The request
Print out the entries below with no edits.

Information shown
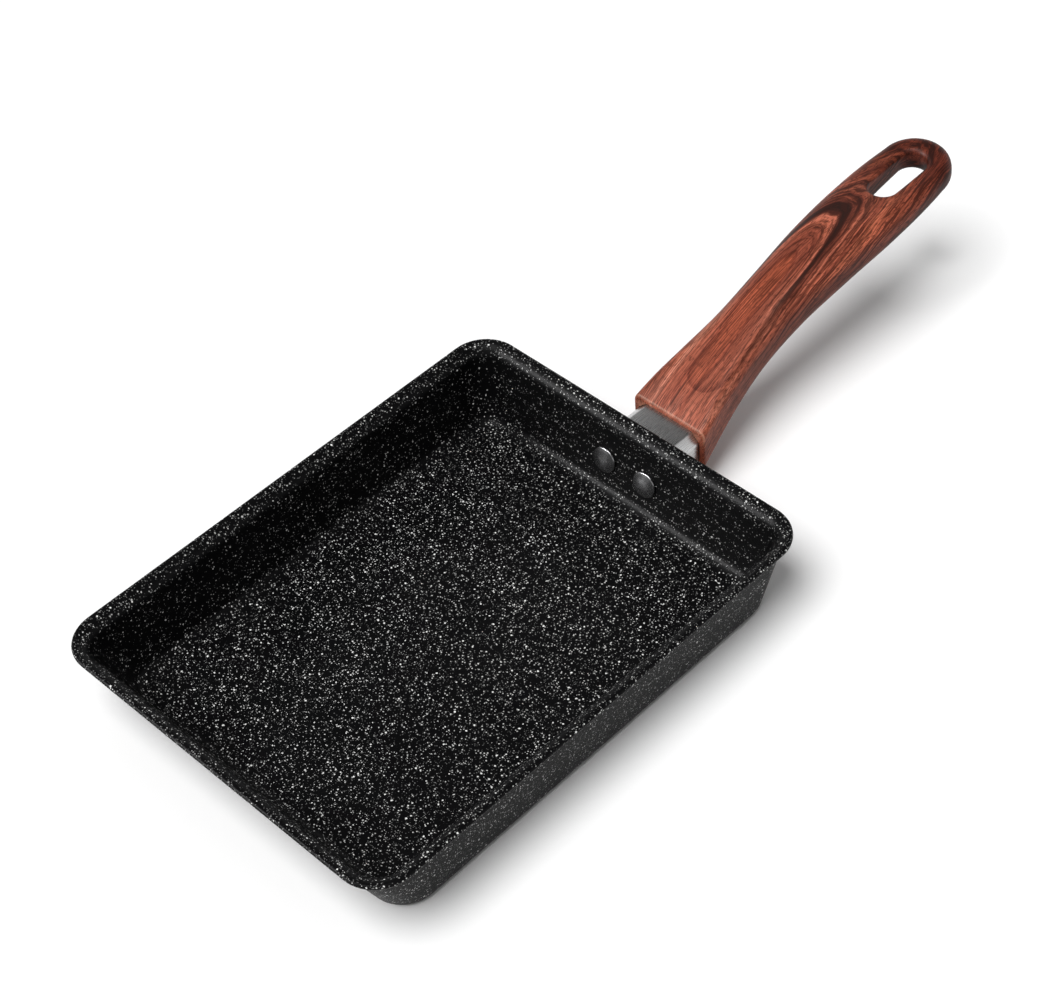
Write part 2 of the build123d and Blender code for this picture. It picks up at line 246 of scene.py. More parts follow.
def eased(name, node, width, material):
    """Copy of a CAD piece with its sharp edges rounded. Its stored normals go: the weld spoils them."""
    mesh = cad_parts[node].data.copy()
    stored = mesh.attributes.get("custom_normal")
    if stored is not None:
        mesh.attributes.remove(stored)
    made = finished(name, mesh, material, node, SHARP_COPY)
    bevel = made.modifiers.new("eased_edges", "BEVEL")
    bevel.width = width * MM
    bevel.segments = 3
    bevel.limit_method = "ANGLE"
    bevel.angle_limit = math.radians(EASE_FROM)
    bevel.harden_normals = True


def rounded_ring(front, back, side, radius, high):
    """Rounded rectangles, one for each row. Each side stands in from the rim by its inset, a corner is a
    quarter circle, and its height turns from one side's to the next by the squared sine of the angle."""
    turn = fan(0, 90, CORNER_STEPS)
    rows = []
    for quarter, (along, across) in enumerate(((1, 1), (-1, 1), (-1, -1), (1, -1))):
        angle = turn + quarter * math.pi / 2
        inset = back if along > 0 else front
        middle_x = along * (HALF_LENGTH - inset - radius)
        middle_y = across * (HALF_WIDTH - side - radius)
        x = middle_x[:, None] + radius[:, None] * np.cos(angle)
        y = middle_y[:, None] + radius[:, None] * np.sin(angle)
        end_high = high["back"] if along > 0 else high["front"]
        z = end_high[:, None] * np.cos(angle) ** 2 + high["side"][:, None] * np.sin(angle) ** 2
        rows.append(np.stack([x, y, z], axis=-1))
    return np.concatenate(rows, axis=1)


def same_high(height):
    """The same height on all four sides."""
    return {"front": height, "back": height, "side": height}


def lip_rows(inset, height):
    """Rings that stand in from the rim by the same inset all round."""
    return rounded_ring(inset, inset, inset, MOUTH_RADIUS - inset, same_high(height))


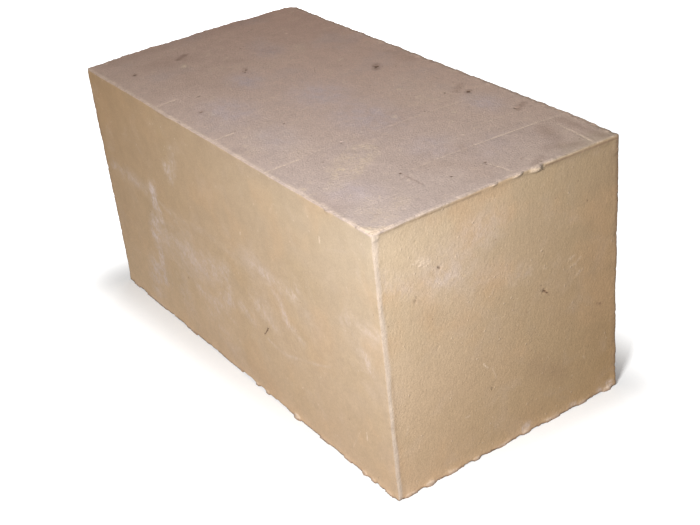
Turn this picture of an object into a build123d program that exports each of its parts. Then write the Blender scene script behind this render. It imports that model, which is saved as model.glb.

Finished exercise
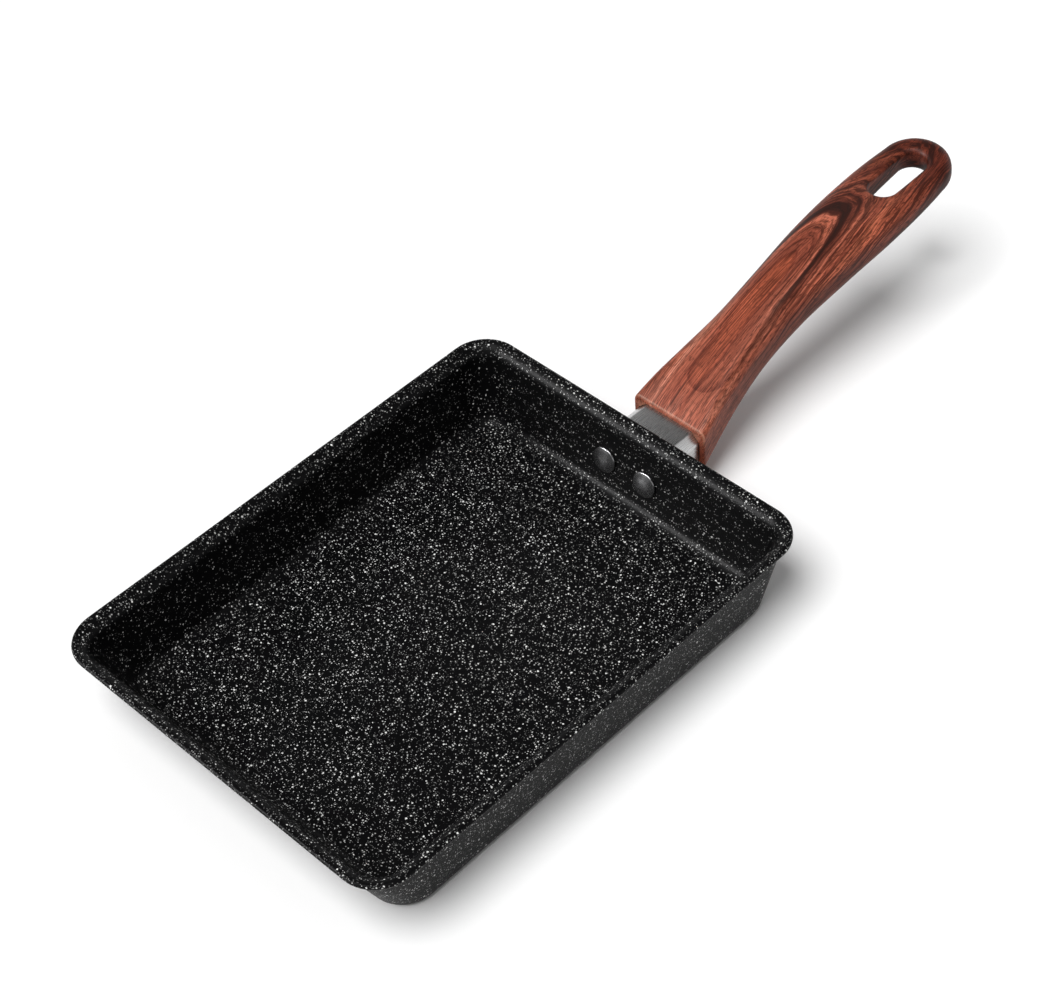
Write part 2 of the build123d and Blender code for this picture. It picks up at line 246 of scene.py. More parts follow.
def eased(name, node, width, material):
    """Copy of a CAD piece with its sharp edges rounded. Its stored normals go: the weld spoils them."""
    mesh = cad_parts[node].data.copy()
    stored = mesh.attributes.get("custom_normal")
    if stored is not None:
        mesh.attributes.remove(stored)
    made = finished(name, mesh, material, node, SHARP_COPY)
    bevel = made.modifiers.new("eased_edges", "BEVEL")
    bevel.width = width * MM
    bevel.segments = 3
    bevel.limit_method = "ANGLE"
    bevel.angle_limit = math.radians(EASE_FROM)
    bevel.harden_normals = True


def rounded_ring(front, back, side, radius, high):
    """Rounded rectangles, one for each row. Each side stands in from the rim by its inset, a corner is a
    quarter circle, and its height turns from one side's to the next by the squared sine of the angle."""
    turn = fan(0, 90, CORNER_STEPS)
    rows = []
    for quarter, (along, across) in enumerate(((1, 1), (-1, 1), (-1, -1), (1, -1))):
        angle = turn + quarter * math.pi / 2
        inset = back if along > 0 else front
        middle_x = along * (HALF_LENGTH - inset - radius)
        middle_y = across * (HALF_WIDTH - side - radius)
        x = middle_x[:, None] + radius[:, None] * np.cos(angle)
        y = middle_y[:, None] + radius[:, None] * np.sin(angle)
        end_high = high["back"] if along > 0 else high["front"]
        z = end_high[:, None] * np.cos(angle) ** 2 + high["side"][:, None] * np.sin(angle) ** 2
        rows.append(np.stack([x, y, z], axis=-1))
    return np.concatenate(rows, axis=1)


def same_high(height):
    """The same height on all four sides."""
    return {"front": height, "back": height, "side": height}


def lip_rows(inset, height):
    """Rings that stand in from the rim by the same inset all round."""
    return rounded_ring(inset, inset, inset, MOUTH_RADIUS - inset, same_high(height))


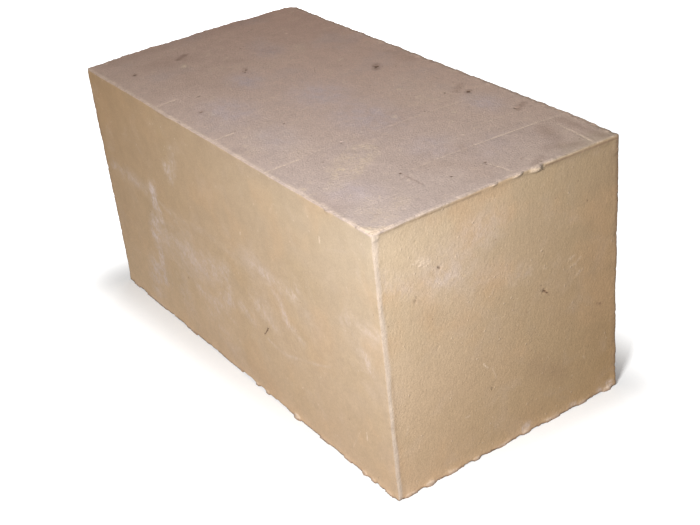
Turn this picture of an object into a build123d program that exports each of its parts. Then write the Blender scene script behind this render. It imports that model, which is saved as model.glb.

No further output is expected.